> **GIVEN MATERIAL**:
• • • • •

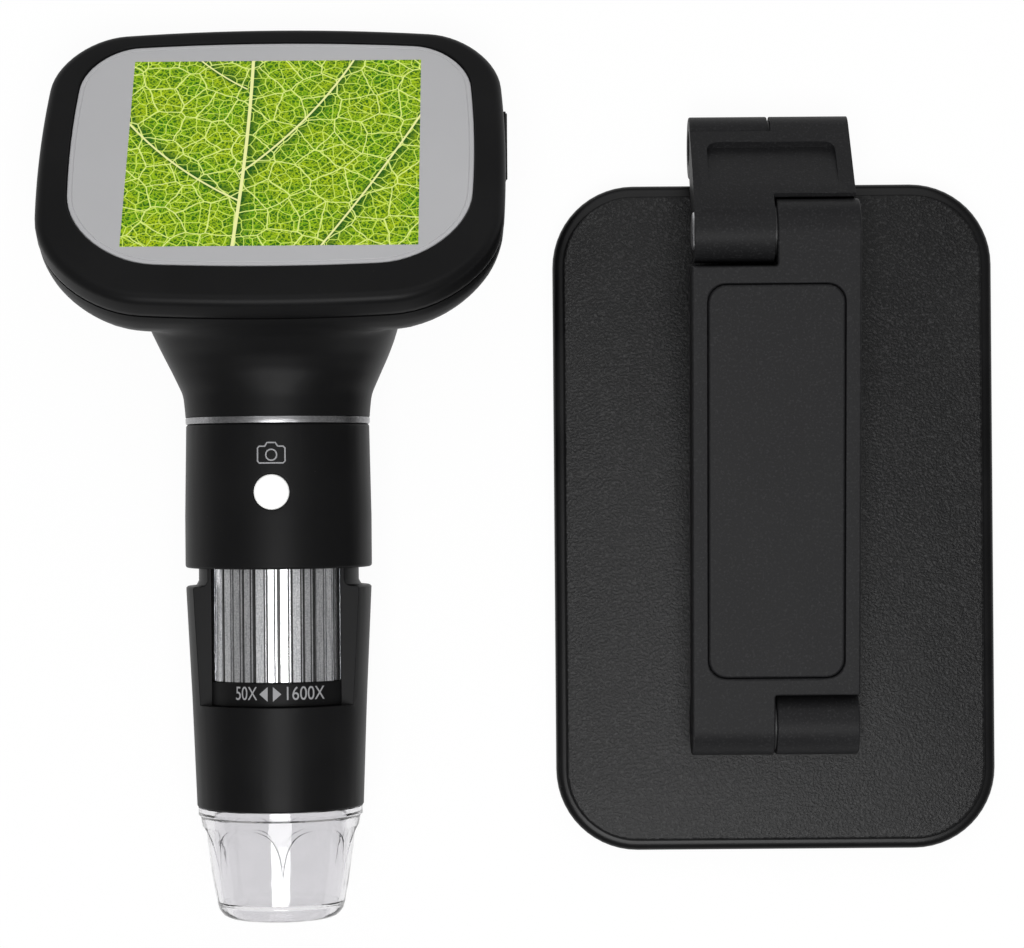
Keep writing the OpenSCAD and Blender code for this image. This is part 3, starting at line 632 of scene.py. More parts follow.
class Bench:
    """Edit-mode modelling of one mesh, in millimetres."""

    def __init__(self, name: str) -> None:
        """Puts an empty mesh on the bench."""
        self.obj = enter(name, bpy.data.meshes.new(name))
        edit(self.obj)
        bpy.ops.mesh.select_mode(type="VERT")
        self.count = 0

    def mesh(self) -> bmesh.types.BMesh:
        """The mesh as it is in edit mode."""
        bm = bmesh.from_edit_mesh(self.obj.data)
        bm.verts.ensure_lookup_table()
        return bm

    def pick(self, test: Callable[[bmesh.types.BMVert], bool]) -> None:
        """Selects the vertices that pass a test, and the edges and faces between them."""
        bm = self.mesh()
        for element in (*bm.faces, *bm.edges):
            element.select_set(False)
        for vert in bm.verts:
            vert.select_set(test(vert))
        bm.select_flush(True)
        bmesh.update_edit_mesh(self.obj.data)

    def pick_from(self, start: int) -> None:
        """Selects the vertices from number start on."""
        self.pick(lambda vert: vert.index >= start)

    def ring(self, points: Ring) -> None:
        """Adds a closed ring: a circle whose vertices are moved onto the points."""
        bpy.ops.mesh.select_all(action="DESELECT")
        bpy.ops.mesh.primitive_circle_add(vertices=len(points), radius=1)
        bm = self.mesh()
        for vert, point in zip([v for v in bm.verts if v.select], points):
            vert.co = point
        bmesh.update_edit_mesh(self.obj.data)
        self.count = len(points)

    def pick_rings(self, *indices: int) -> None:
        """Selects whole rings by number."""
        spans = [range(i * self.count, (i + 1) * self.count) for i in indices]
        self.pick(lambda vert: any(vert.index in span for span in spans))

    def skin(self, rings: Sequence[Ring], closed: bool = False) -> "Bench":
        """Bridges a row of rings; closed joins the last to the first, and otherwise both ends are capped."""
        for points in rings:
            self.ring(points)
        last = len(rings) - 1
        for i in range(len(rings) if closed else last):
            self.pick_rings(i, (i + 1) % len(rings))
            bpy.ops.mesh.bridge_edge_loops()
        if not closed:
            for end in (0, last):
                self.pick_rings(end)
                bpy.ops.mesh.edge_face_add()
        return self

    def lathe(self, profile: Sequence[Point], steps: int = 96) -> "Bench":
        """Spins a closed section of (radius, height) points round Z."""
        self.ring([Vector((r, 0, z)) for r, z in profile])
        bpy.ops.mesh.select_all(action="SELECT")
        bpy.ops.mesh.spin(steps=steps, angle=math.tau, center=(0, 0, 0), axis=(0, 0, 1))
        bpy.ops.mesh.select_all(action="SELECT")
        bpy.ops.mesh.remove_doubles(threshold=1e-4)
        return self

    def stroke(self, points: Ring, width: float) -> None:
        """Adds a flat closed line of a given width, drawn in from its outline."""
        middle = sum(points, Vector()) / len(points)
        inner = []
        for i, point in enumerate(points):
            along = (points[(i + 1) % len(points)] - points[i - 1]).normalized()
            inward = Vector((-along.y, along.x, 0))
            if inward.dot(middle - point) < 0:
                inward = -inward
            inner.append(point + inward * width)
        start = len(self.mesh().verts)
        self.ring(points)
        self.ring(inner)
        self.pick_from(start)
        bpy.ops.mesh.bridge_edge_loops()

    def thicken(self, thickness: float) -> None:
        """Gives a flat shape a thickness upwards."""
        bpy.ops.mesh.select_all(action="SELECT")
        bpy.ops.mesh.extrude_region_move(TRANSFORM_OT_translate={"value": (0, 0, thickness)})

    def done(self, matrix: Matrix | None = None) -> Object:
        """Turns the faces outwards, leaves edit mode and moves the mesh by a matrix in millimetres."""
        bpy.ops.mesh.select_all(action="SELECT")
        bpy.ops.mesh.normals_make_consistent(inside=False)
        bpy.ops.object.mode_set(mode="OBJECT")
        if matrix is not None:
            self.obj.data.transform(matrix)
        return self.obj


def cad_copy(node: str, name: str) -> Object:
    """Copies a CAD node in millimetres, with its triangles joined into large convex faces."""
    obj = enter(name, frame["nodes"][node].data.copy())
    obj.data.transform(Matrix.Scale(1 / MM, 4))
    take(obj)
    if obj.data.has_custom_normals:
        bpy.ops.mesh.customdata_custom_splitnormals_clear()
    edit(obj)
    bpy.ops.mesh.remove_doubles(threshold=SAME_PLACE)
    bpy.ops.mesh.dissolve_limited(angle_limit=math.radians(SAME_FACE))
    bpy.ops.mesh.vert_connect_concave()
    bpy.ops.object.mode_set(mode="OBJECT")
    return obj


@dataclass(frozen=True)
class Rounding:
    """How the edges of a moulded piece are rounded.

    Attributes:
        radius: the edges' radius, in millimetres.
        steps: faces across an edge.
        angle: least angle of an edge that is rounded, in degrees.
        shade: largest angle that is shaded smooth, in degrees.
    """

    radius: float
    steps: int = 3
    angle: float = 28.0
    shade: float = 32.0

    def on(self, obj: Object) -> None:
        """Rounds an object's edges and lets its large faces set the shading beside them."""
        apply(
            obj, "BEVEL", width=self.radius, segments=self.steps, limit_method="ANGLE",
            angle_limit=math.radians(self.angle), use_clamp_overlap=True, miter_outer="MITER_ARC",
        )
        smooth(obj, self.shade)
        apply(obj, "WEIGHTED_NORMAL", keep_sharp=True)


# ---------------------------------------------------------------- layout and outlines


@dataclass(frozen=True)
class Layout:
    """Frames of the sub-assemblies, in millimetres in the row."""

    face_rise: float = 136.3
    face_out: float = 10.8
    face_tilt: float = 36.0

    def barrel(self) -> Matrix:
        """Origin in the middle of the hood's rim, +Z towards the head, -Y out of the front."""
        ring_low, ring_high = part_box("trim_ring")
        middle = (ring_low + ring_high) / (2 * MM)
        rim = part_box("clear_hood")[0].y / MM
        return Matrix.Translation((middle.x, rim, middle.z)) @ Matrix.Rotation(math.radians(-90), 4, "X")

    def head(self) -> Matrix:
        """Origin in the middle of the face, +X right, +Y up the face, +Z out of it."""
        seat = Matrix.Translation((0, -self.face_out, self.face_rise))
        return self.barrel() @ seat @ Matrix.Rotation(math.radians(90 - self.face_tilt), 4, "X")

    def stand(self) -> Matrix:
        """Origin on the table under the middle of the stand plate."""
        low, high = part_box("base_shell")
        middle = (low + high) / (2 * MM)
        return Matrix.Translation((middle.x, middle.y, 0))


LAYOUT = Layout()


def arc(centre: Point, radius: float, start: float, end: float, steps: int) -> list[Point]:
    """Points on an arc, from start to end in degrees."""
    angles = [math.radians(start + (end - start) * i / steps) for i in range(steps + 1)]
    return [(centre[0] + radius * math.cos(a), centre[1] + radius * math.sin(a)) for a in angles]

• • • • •

> **WHAT TO PRODUCE**:
Restate the first line and every line after it, word for word, stopping once the line with "modelling of one" is done.

> **EXERCISE SOLUTION**:
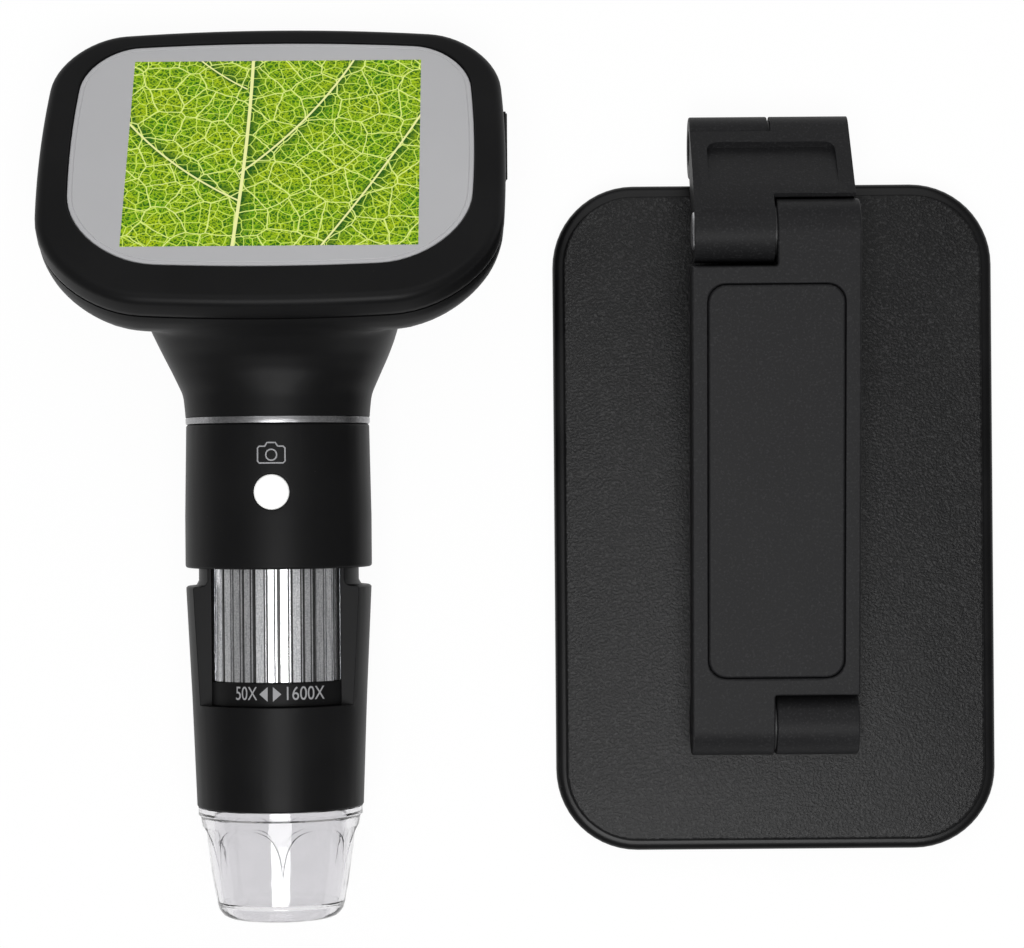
Keep writing the OpenSCAD and Blender code for this image. This is part 3, starting at line 632 of scene.py. More parts follow.
class Bench:
    """Edit-mode modelling of one mesh, in millimetres."""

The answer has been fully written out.